*Extracted data*:
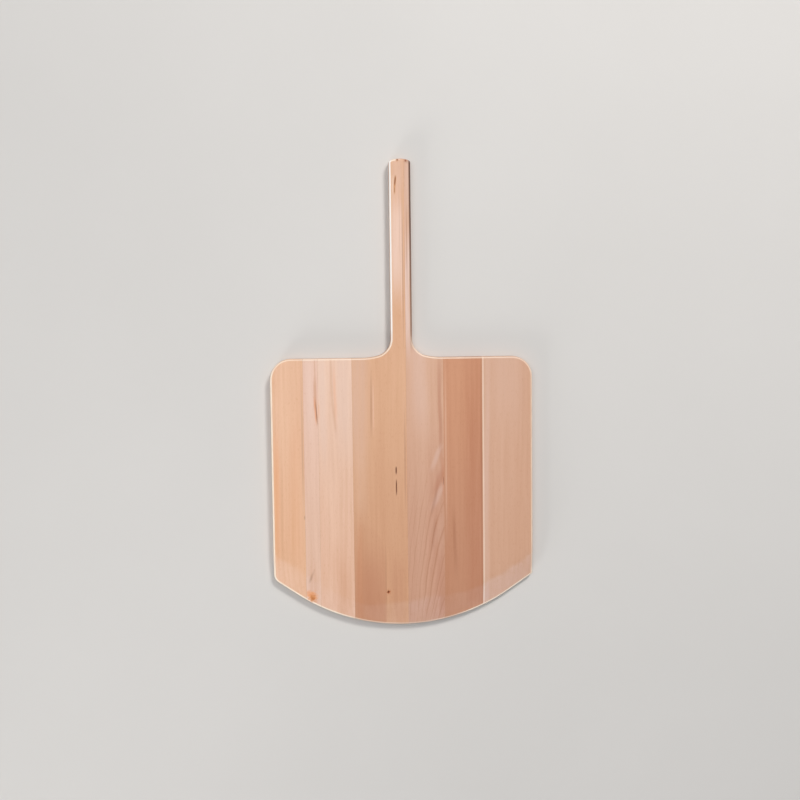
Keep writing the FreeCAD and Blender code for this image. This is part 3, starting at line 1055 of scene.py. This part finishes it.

==

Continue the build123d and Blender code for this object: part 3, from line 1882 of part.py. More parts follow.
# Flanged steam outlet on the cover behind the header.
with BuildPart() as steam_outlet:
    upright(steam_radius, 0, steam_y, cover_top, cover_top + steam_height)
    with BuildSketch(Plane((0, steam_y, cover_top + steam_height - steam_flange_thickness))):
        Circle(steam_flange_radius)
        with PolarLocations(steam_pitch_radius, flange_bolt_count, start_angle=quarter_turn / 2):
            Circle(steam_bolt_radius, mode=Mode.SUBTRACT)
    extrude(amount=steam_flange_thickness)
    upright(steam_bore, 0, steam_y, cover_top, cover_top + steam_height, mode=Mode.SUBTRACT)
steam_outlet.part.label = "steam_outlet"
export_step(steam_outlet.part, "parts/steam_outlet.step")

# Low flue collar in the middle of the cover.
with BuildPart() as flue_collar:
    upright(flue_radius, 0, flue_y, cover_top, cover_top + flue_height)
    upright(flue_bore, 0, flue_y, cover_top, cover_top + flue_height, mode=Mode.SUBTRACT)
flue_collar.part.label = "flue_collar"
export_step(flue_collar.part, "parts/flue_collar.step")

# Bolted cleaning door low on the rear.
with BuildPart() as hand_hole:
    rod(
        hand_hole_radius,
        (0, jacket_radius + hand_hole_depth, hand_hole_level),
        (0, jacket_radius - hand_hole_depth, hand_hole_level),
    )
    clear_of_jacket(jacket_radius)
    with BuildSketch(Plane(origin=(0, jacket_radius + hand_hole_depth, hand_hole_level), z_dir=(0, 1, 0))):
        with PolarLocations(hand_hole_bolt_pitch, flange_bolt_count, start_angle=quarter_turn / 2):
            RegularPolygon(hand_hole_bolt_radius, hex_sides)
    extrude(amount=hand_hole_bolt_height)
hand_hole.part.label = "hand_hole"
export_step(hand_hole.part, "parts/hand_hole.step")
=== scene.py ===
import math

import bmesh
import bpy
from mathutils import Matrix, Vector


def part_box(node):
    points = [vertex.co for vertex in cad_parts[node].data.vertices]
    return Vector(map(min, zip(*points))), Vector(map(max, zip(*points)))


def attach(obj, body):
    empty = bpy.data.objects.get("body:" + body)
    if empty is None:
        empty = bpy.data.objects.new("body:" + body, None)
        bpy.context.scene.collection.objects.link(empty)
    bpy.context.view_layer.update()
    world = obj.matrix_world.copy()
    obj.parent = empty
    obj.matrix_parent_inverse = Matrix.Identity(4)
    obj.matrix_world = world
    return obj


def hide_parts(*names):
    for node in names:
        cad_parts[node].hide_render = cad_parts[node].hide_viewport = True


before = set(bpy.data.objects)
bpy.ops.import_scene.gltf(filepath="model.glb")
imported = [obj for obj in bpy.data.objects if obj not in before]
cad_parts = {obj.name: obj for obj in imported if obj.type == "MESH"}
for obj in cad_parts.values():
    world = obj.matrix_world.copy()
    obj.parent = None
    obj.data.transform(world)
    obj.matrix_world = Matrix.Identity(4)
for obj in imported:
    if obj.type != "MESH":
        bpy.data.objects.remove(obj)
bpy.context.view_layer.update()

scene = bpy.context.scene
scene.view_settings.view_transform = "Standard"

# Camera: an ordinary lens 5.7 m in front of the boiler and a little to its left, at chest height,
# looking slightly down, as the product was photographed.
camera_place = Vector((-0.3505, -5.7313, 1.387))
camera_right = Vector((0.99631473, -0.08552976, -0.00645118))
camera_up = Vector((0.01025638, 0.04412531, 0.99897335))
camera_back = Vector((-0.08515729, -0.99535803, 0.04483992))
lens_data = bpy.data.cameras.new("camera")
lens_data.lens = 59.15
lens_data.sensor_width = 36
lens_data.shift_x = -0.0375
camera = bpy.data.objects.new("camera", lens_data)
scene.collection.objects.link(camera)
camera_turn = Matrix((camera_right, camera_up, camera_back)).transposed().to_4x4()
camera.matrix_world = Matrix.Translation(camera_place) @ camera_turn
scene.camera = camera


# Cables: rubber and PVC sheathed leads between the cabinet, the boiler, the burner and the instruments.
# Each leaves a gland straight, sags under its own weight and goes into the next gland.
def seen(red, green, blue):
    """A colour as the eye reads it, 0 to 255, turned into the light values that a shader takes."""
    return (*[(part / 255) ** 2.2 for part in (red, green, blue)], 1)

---

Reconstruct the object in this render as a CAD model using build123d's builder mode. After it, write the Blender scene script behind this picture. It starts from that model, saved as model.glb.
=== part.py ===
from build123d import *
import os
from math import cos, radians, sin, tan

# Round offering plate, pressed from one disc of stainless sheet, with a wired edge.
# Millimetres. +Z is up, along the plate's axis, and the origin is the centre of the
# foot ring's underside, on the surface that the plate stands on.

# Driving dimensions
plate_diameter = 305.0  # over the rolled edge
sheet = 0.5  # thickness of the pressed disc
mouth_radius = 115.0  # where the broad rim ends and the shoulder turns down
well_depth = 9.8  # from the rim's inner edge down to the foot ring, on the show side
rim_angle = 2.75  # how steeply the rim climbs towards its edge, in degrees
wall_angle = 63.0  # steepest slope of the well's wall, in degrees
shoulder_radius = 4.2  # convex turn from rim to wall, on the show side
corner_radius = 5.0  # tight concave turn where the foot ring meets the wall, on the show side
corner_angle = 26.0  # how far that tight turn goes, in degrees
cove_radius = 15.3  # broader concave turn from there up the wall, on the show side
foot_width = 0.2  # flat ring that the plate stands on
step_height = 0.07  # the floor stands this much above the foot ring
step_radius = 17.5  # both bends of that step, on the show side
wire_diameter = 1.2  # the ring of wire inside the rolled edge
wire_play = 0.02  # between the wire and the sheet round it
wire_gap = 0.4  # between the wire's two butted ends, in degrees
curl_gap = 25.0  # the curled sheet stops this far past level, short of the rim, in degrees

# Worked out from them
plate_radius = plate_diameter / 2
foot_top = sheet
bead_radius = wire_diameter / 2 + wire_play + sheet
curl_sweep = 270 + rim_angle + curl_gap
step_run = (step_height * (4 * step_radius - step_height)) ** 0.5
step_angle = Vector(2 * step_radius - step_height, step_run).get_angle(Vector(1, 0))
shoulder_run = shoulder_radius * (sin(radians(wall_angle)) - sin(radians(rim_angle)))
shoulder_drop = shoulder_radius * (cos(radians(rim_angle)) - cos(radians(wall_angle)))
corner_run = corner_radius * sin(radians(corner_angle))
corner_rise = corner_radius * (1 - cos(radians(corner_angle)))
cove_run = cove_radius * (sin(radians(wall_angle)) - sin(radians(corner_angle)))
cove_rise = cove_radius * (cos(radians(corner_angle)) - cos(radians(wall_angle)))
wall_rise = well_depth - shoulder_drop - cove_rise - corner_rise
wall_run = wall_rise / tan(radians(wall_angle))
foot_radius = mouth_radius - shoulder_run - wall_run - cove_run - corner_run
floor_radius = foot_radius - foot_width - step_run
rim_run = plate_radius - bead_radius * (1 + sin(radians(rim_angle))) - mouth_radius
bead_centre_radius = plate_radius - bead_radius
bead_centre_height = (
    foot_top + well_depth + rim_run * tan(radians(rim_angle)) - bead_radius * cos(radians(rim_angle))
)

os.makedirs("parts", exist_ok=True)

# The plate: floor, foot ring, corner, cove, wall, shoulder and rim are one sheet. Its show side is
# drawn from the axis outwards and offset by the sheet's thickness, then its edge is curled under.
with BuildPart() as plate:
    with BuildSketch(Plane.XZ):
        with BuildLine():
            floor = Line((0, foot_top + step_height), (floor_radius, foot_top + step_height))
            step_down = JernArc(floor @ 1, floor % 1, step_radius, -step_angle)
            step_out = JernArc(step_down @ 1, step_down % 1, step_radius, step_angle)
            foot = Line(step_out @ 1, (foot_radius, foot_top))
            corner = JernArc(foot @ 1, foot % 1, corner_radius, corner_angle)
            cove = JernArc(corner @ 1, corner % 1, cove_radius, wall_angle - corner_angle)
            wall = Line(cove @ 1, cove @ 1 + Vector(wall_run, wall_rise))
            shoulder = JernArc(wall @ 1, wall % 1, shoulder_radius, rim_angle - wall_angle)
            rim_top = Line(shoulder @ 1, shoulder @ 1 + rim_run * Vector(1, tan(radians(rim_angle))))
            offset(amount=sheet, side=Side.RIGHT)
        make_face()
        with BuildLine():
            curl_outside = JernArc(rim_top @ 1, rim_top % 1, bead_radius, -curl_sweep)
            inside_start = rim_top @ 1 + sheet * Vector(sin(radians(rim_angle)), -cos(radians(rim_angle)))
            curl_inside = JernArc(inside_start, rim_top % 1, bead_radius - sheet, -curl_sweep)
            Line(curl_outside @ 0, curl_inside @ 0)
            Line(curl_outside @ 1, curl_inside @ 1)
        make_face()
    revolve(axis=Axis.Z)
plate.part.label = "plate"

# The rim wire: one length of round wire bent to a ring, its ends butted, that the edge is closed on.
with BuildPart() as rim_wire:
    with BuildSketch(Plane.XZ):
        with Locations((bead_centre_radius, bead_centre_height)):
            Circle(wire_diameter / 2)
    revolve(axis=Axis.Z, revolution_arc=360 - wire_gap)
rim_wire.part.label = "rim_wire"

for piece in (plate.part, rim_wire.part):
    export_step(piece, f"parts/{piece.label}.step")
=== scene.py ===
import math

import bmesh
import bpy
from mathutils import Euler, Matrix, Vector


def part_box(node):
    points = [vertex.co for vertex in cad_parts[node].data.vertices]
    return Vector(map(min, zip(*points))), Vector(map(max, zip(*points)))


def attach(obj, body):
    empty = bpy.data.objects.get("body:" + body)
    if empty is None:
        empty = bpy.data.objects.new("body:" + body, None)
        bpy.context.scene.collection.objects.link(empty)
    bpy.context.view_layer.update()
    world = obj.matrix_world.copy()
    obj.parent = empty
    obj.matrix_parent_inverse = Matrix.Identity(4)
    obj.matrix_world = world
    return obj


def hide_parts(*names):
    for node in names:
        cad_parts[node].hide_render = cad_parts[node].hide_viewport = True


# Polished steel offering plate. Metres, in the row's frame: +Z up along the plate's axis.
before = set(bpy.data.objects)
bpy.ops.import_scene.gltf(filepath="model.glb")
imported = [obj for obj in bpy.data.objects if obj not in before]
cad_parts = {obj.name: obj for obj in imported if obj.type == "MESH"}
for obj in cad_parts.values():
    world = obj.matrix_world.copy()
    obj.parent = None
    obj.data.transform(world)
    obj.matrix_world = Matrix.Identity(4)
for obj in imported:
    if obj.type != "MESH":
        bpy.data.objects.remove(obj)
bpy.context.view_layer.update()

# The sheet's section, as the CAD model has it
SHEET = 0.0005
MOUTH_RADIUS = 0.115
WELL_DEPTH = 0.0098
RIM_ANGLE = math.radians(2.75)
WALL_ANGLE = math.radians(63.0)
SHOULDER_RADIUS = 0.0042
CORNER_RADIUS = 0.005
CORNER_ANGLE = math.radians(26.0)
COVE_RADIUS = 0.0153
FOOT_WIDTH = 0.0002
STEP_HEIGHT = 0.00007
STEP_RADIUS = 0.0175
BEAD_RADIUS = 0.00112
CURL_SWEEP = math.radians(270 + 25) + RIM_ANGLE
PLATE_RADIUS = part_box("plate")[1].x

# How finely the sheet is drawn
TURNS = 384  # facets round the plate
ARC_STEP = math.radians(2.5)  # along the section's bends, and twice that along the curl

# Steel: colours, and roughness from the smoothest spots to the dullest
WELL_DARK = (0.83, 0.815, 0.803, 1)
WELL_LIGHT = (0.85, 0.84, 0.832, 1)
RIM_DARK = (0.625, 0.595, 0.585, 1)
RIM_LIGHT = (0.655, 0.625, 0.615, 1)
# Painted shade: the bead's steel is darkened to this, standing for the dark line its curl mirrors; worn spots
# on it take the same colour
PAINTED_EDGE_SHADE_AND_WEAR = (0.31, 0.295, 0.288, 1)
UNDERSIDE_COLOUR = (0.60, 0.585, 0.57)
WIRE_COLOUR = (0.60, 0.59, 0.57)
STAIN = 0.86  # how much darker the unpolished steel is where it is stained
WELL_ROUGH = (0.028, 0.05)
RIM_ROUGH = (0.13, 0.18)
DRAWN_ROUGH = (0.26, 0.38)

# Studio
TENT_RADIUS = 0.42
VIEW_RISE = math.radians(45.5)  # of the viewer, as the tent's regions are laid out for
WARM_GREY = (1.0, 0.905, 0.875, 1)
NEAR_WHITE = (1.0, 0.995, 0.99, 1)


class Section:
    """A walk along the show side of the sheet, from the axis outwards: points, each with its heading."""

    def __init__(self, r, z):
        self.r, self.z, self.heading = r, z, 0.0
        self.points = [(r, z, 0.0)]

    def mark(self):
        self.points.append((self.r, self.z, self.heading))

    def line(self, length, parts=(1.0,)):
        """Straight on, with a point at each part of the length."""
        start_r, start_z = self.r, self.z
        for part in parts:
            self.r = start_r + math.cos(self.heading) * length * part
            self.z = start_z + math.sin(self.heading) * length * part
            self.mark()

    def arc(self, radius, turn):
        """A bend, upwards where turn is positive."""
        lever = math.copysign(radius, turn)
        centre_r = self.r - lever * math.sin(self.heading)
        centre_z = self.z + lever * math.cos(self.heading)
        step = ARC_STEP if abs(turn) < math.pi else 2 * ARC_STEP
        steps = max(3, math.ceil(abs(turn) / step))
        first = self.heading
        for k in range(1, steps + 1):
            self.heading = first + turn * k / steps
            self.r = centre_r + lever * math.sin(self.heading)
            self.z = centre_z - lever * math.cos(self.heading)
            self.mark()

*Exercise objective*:
Copy out every line of the material above that mentions the word "Vector".

*Solution for this exercise*:
from mathutils import Matrix, Vector
    return Vector(map(min, zip(*points))), Vector(map(max, zip(*points)))
camera_place = Vector((-0.3505, -5.7313, 1.387))
camera_right = Vector((0.99631473, -0.08552976, -0.00645118))
camera_up = Vector((0.01025638, 0.04412531, 0.99897335))
camera_back = Vector((-0.08515729, -0.99535803, 0.04483992))
step_angle = Vector(2 * step_radius - step_height, step_run).get_angle(Vector(1, 0))
            wall = Line(cove @ 1, cove @ 1 + Vector(wall_run, wall_rise))
            rim_top = Line(shoulder @ 1, shoulder @ 1 + rim_run * Vector(1, tan(radians(rim_angle))))
            inside_start = rim_top @ 1 + sheet * Vector(sin(radians(rim_angle)), -cos(radians(rim_angle)))
from mathutils import Euler, Matrix, Vector
    return Vector(map(min, zip(*points))), Vector(map(max, zip(*points)))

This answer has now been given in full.